A peggiorare la situazione ci ha pensato il rumore mediatico: campagne social roventi, attacchi alla magistrata, mobilitazioni spontanee pro-famiglia. Ancora una volta, il dibattito pubblico ha fatto ciò che fa sempre: semplificare ciò che semplice non è. Tuttavia questa storia – al di là della cronaca – ci mette davanti a domande più profonde, che interpellano il nostro rapporto collettivo con la genitorialità, la libertà individuale e il ruolo dello Stato. Dove finisce il diritto dei genitori di educare secondo i propri valori e dove comincia il diritto del minore a condizioni di vita sicure e conformi agli standard sociali? È una domanda senza risposte immediate, perché tocca la sfera più delicata dell’esperienza umana: crescere ed essere cresciuti. Non stupisce, dunque, che un italiano su due ritenga che i genitori siano «parzialmente» liberi di adottare uno stile di vita alternativo per i figli (49,7%). Interessante il dato del target tra i 24 e i 44 anni, cioè tra chi oggi ha figli piccoli o potrebbe averli, la percentuale sale al 59,7%; e tra i 18 e i 24 anni dove la percentuale sfiora l’80% (78,9%). Segno che la generazione che si confronta ogni giorno con l’educazione è quella più sensibile alla necessità di trovare un equilibrio.
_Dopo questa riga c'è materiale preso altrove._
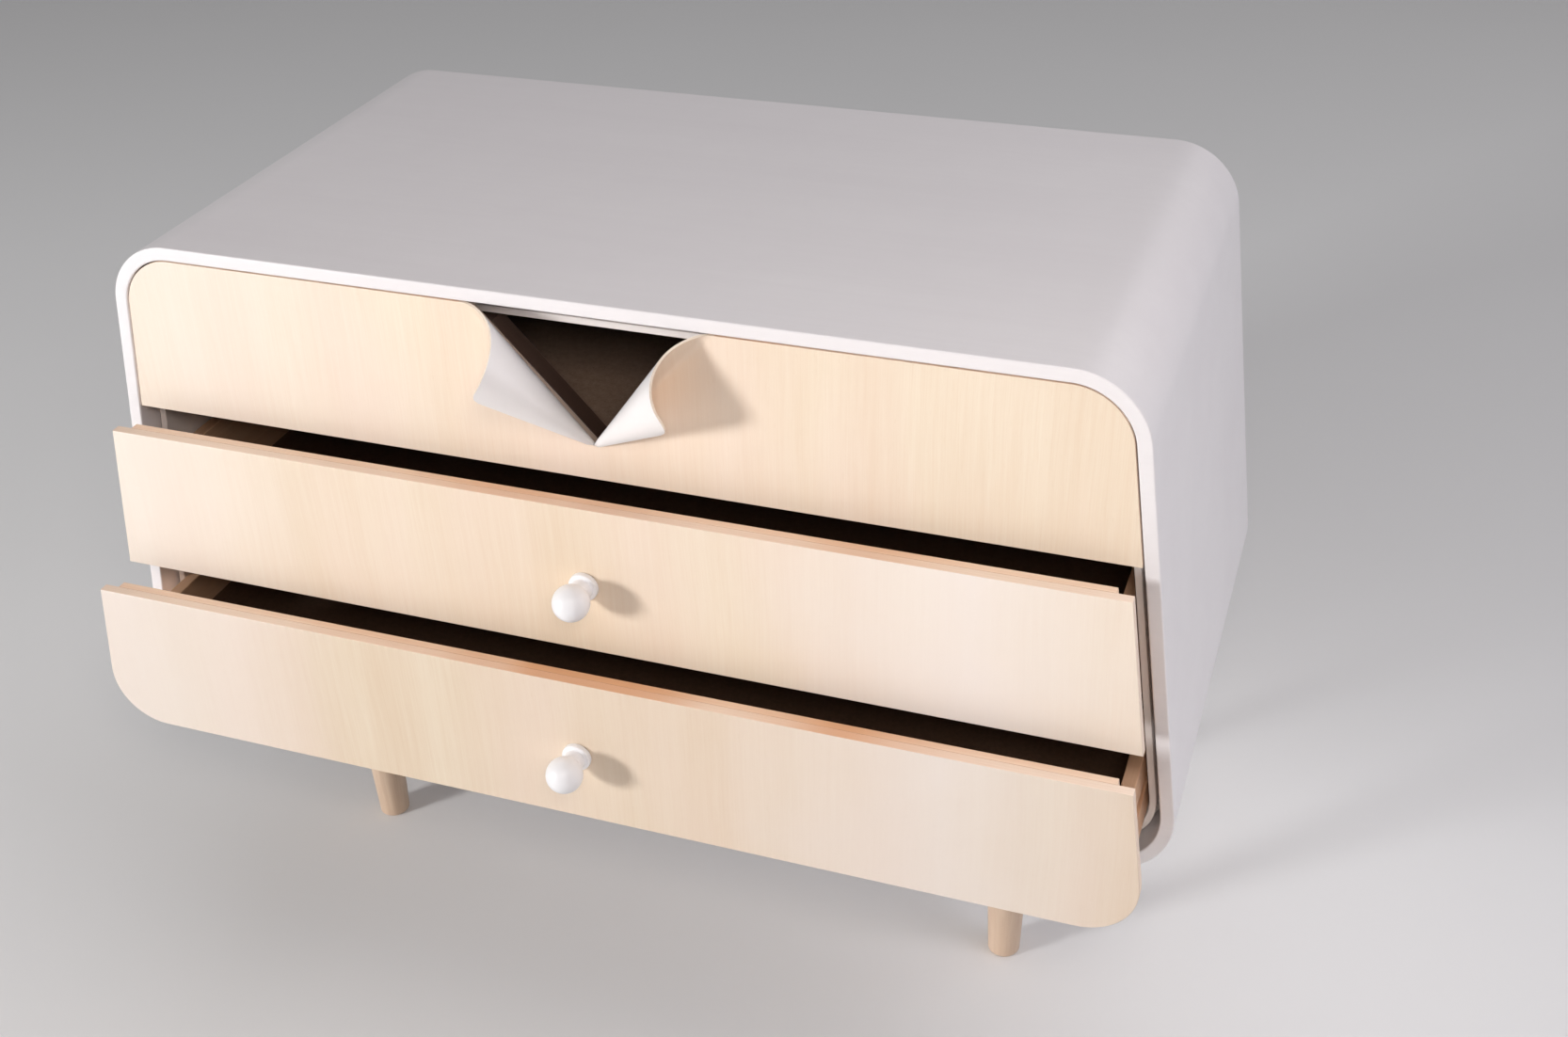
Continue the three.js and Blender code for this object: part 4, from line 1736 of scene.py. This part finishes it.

Nel campione nazionale solo il 26% sostiene invece la libertà totale dei genitori, mentre il 14,1% ritiene che debba prevalere la norma sociale,
l’insieme delle regole condivise che definiscono ciò che consideriamo accettabile per un minore nella nostra società. A complicare ulteriormente il quadro, la vicenda è ormai terreno fertile per la politica. Opinionisti, commentatori e alcuni rappresentanti istituzionali hanno iniziato a evocare confronti con altre situazioni sensibili: dai minori che vivono nei campi Rom – dove, denunciano in molti, i controlli e gli eventuali allontanamenti non sarebbero altrettanto solerti – ai tragici casi, rari ma devastanti, di bambini uccisi dalle proprie madri nonostante segnali di disagio familiare fossero già noti ai servizi sociali. Confronti delicati, che portano acqua all’idea – condivisa da una parte della popolazione – che esista un doppio standard nell’intervento delle istituzioni: troppo tardi dove il rischio è reale, troppo presto dove si contesta uno stile di vita. Il caso di Palmoli non è solo la storia di una famiglia nel bosco. È lo specchio di un Paese attraversato da tensioni profonde: tra desiderio di libertà e bisogno di sicurezza, tra modelli di vita che cambiano e istituzioni che faticano a tenere il passo.
Nel giudicare questa vicenda, ciascuno di noi finisce per interrogare la propria idea di infanzia, di comunità, di responsabilità. Non è – e non sarà mai – una questione di «giusto» o «sbagliato». È una questione di confini: quelli tra autodeterminazione e tutela, tra scelta personale e bene collettivo, tra natura e società. E i confini, si sa, sono sempre i luoghi più difficili da abitare; tuttavia, sono anche quelli in cui una comunità, se vuole crescere, è chiamata a guardarsi dentro – senza slogan e senza polarizzazioni – e a capire chi desidera essere «da grande».